Many Americans, when they think about values and politics, focus on the "religious right"—conservatives led by James Dobson, Jerry Falwell, and Pat Robertson, and interested mostly in cultural issues, such as abortion and same-sex marriage. So on election night in 2004, when exit polls found that the No. 1 priority cited by voters was "moral values," many jumped to the conclusion that these voters and their agenda had propelled George W. Bush back into the White House.
Soon it became clear that the "values vote" had been exaggerated. Only one fifth of the respondents listed moral values as the primary basis for their vote. Nearly four out of five listed one of several foreign-policy, economic, or other domestic concerns. And the same polls showed Americans to have social views that would make conservative Christians weep: 60 percent said gays should be allowed either to legally marry or to form civil unions, and 55 percent believed that abortion should be legal in all or most cases.

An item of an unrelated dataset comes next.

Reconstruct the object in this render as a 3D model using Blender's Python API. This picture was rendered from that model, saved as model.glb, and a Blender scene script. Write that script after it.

Religion and values undoubtedly play a large role in our politics. But their impact is often misunderstood. In the most simplistic renderings values come in only two varieties: those held by the religious right and those held by everybody else. During the 2004 campaign we began to map out a very different topology of religion, values, and politics in America, based on survey data gathered by the Ray C. Bliss Institute at the University of Akron in collaboration with the Pew Forum on Religion & Public Life. We combined measures of religious affiliation, behavior, and belief to see how values cluster within the voting public. The resulting picture—which we initially described on the faith-and-spirituality Web site Beliefnet.com and have continued to refine—reveals not two monolithic and mutually antagonistic camps but, rather, twelve coherent blocs with overlapping interests and values. We call these groups the twelve tribes of American politics.